All information gathered from News24.com.
Parliament released the National Health Insurance (NHI) Bill in early August of 2019. The NHI is a health financing system that is designed to pool funds to provide access to quality affordable personal health services for all South Africans based on their health needs, irrespective of their socio-economic status. Here are five facts about the NHI and how it is likely to affect working South Africans:
1. Who decides on funding?
The chief source of income will be appropriations from Parliament.
2. Who will pay for the NHI?
In short, taxpayers. The Bill says the money will be collected “in accordance with social solidarity” through payroll taxes for employees and employers, a surcharge on personal income tax, the reallocation of medical scheme tax credits and general taxes. Money that Treasury currently allocates to provinces through the ‘provincial equitable share’ and ‘conditional grants’ will be shifted to the NHI Fund.
3. Who audits the fund?
The Auditor General of South Africa will audit annual reports.
4. Who has oversight of the fund?
The fund must produce annual reports to be submitted to Parliament and the Health Minister. The audited finances must also form part of the report. Additional reporting elements include the activities undertaken and progress made.
5. Will you be able to go to a specialist directly?

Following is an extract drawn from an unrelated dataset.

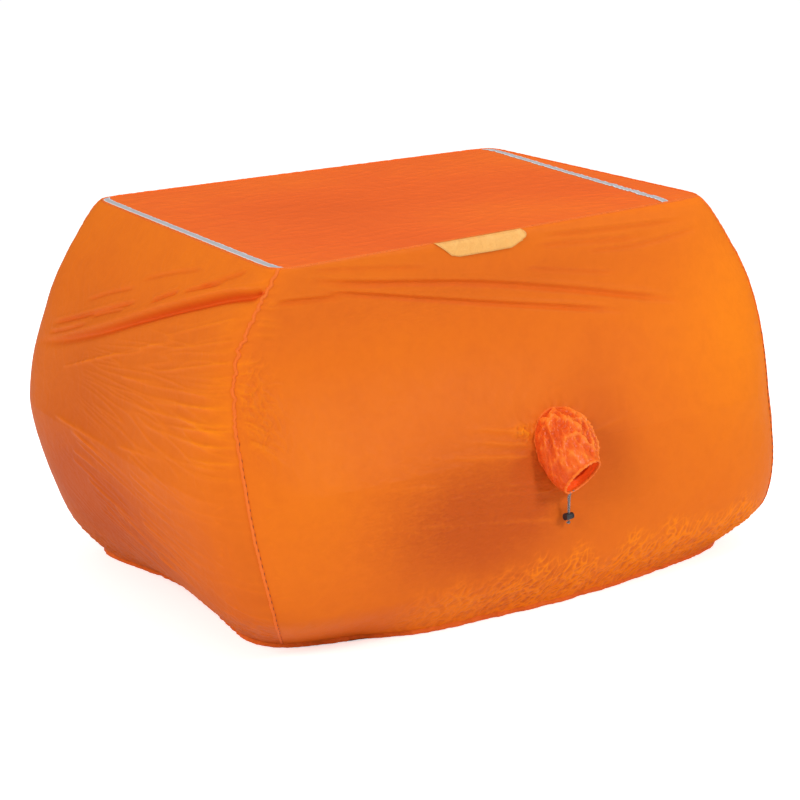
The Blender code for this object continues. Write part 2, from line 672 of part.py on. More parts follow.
# ---------------------------------------------------------------- vents
def vent(prefix, side, panel):
    """A hole in the panel, the seam round it, and a sleeve that hangs from the seam to a narrower mouth."""
    half = half_size(side, VENT_HEIGHT)
    share = VENT_OFFSET / half
    centre = wall_point(side, share, VENT_HEIGHT)
    out = wall_out(side, share, VENT_HEIGHT)
    right = UP.cross(out)

    hole = cylinder(prefix + "_hole", VENT_RADIUS, -HOLE_REACH, HOLE_REACH, 2 * SLEEVE_SIDES)
    cut(panel, cutter_of(prefix + "_hole", hole, frame_of(centre, right, UP, out)))

    turns = [2 * math.pi * k / SLEEVE_SIDES for k in range(SLEEVE_SIDES)]
    ring_radius = VENT_RADIUS - 2 * GAP - SEAM_RADIUS

    def on_wall(angle, radius):
        across, height = radius * math.cos(angle), VENT_HEIGHT + radius * math.sin(angle)
        rise = wall_point(side, share + across / half, height) - centre
        return centre + right * across + UP * rise.z + out * (rise.dot(out) - CLOTH / 2)

    seam = [on_wall(a, ring_radius) for a in turns]
    ring_tube(prefix + "_base_seam", seam, SEAM_RADIUS, SEAM_ORANGE)

    # The sleeve's rings go from the seam's circle to the mouth's oval.
    mouth_out = out * math.cos(MOUTH_TILT) - UP * math.sin(MOUTH_TILT)
    mouth_out = Matrix.Rotation(MOUTH_TURN, 3, UP) @ mouth_out
    mouth_right = right - mouth_out * right.dot(mouth_out)
    mouth_right = Matrix.Rotation(MOUTH_ROLL, 3, mouth_out) @ mouth_right.normalized()
    mouth_up = mouth_out.cross(mouth_right)
    if mouth_up.z < 0:
        mouth_up = -mouth_up
    mouth_at = centre + out * SLEEVE_REACH - UP * SLEEVE_FALL

    def on_mouth(angle, back=0.0):
        x, y = math.cos(angle) * MOUTH_LENGTH / 2, math.sin(angle) * MOUTH_WIDTH / 2
        return mouth_at + mouth_right * x + mouth_up * y - mouth_out * back

    rings = []
    for k in range(SLEEVE_RINGS + 1):
        ring = []
        for angle, root in zip(turns, seam):
            end = on_mouth(angle, MOUTH_HEM_HEIGHT + GAP + FACET)
            first = root + out * SEAM_ROOM
            handle = (end - first).length * SLEEVE_HANDLE
            ring.append(bezier(first, first + out * handle, end - mouth_out * handle, end, SLEEVE_RINGS)[k])
        rings.append(ring)
    top = max(rings[0], key=lambda p: p.z)
    hinge_at = Vector((centre.x, centre.y, top.z + GAP)) + out * (top - centre).dot(out)
    hinge = anchor(prefix + "_hinge", hinge_at)
    sleeve = add(prefix + "_sleeve", grid(prefix + "_sleeve", rings, closed=True), SLEEVE_ORANGE, hinge)
    thicken(sleeve, SLEEVE_CLOTH)

    stations = []
    for angle in turns:
        p = on_mouth(angle)
        ahead, behind = on_mouth(angle + MOUTH_STEP), on_mouth(angle - MOUTH_STEP)
        away = (ahead - behind).cross(mouth_out).normalized()
        if away.dot(p - mouth_at) < 0:
            away = -away
        stations.append((p, away, -mouth_out))
    mouth = channel(prefix + "_mouth_hem", stations, MOUTH_HEM_HEIGHT, SLEEVE_ORANGE, hinge)
    i = round(EXIT_ANGLE / (2 * math.pi) * SLEEVE_SIDES)
    exit_slot(mouth, stations, i, 1)
    p, away, _ = stations[i]
    tail_start = cord_line(stations[i]) + away * TAIL_SWING - UP * TAIL_DROP
    drawcord(prefix + "_drawcord", stations, i, 1, tail_start, -UP, out, CORD_GREY, hinge)
    cord_end(prefix, tail_start, -UP, out, hinge)


# ---------------------------------------------------------------- the whole shelter
for old in list(bpy.data.objects):
    bpy.data.objects.remove(old)
PARTS = collection("group_shelter")
CUTTERS = collection("cutters")
CUTTERS.hide_render = True

front_wall = wall("front", "front_wall")
back_wall = wall("back", "back_wall")
wall("left", "left_end_wall")
wall("right", "right_end_wall")
roof()
roof_seams()
corner_seams()
reflective_tapes()
label_patch()
hem()
seats()
vent("front_vent", "front", front_wall)
vent("back_vent", "back", back_wall)
bpy.context.view_layer.update()
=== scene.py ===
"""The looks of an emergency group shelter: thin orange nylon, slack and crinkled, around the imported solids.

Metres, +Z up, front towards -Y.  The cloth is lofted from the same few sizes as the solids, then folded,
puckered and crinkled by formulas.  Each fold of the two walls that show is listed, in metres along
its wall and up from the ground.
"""

import math

import bmesh
import bpy
import numpy as np
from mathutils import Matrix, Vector


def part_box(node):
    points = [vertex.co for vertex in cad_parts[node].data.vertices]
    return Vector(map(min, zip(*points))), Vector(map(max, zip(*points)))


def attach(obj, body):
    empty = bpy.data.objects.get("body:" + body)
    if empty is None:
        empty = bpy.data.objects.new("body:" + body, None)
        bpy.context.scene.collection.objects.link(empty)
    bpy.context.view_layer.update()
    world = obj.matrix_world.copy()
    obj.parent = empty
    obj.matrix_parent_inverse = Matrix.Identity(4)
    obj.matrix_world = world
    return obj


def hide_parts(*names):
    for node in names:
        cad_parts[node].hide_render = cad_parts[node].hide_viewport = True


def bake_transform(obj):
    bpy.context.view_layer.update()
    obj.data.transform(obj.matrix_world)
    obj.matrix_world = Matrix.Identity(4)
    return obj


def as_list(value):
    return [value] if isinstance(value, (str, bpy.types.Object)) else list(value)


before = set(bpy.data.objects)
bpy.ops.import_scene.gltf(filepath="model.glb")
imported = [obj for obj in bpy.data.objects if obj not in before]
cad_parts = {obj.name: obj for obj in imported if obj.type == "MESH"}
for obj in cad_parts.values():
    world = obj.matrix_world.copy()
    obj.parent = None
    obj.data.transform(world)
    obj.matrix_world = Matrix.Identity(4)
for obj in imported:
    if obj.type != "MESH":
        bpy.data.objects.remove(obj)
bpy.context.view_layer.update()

# ---------------------------------------------------------------- sizes shared with the solids
HEIGHT = 0.95
LEVELS = (0.0, 0.15, 0.45, 0.75, 1.0)
LENGTHS = (1.28, 1.48, 1.55, 1.49, 1.29)
WIDTHS = (0.9, 1.03, 1.09, 0.95, 0.89)
CORNERS = {
    "front_left": (-1, -1, (-0.015, 0.0, 0.02, 0.015, 0.04), (-0.04, 0.05, 0.0, -0.035, 0.06)),
    "front_right": (1, -1, (0.015, 0.03, 0.02, 0.015, 0.0), (0.04, 0.065, 0.0, 0.02, -0.015)),
    "back_right": (1, 1, (0.01, -0.03, -0.03, -0.03, -0.025), (-0.03, -0.03, 0.0, 0.025, -0.02)),
    "back_left": (-1, 1, (-0.015, -0.02, -0.005, 0.005, -0.01), (-0.03, -0.06, 0.0, -0.01, -0.025)),
}
SHARPNESS_LOW, SHARPNESS_ROOF = 7.3, 24.0
SHOULDER_OUT, SHOULDER_DROP = 0.014, 0.067
FOOT_KICK = {"front": 0.075, "right": 0.0, "back": 0.02, "left": -0.075}
KICK_HEIGHT = 0.28
HEM_HEIGHT, WALL_FOOT, SHOULDER_ROWS = 0.02, 0.012, 26
TAPE_WIDTH = 0.025
RIGHT_TAPE_INSET = 0.11
PATCH_LENGTH, PATCH_DROP, PATCH_OFFSET = 0.28, 0.04, -0.09
VENT_OFFSET, VENT_HEIGHT, VENT_RADIUS = 0.06, 0.43, 0.086
CLOTH, SEAM_RADIUS, GAP = 0.002, 0.003, 0.0003
SLEEVE_ROOT = VENT_RADIUS - 2 * GAP - SEAM_RADIUS
SLEEVE_REACH, SLEEVE_FALL, SLEEVE_LENGTH = 0.084, 0.066, 0.13
MOUTH_LENGTH, MOUTH_WIDTH, MOUTH_HEM = 0.118, 0.1, 0.014
MOUTH_TILT, MOUTH_TURN, MOUTH_ROLL = math.radians(32), math.radians(14), math.radians(26)
CORD, LINING = 0.0036, 0.001
LEAF, CHANNEL = 0.0015, 0.005
STRAND = CORD / 2 + GAP
CORD_BEND, SWING_HANDLE = 0.0075, 0.4
TAIL_STRAIGHT, TAIL_SWING, TAIL_DROP, HEM_TAIL_SWING = 0.048, 0.013, 0.016, 0.032
EXIT_ANGLE = math.radians(231)
LOCK_RADIUS, KNOT_RADIUS = 0.009, 0.0055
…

No — if you do, the NHI won’t pay for it. You will have to register at an NHI-accredited primary healthcare facility, and, each time you need healthcare, you will have to go to that facility. You will only be able to consult a specialist if the doctor or nurse at your primary healthcare facility deems it necessary to refer you to one. If you’re travelling and fall ill, you’ll be able to go to an accredited facility in the area you’re visiting.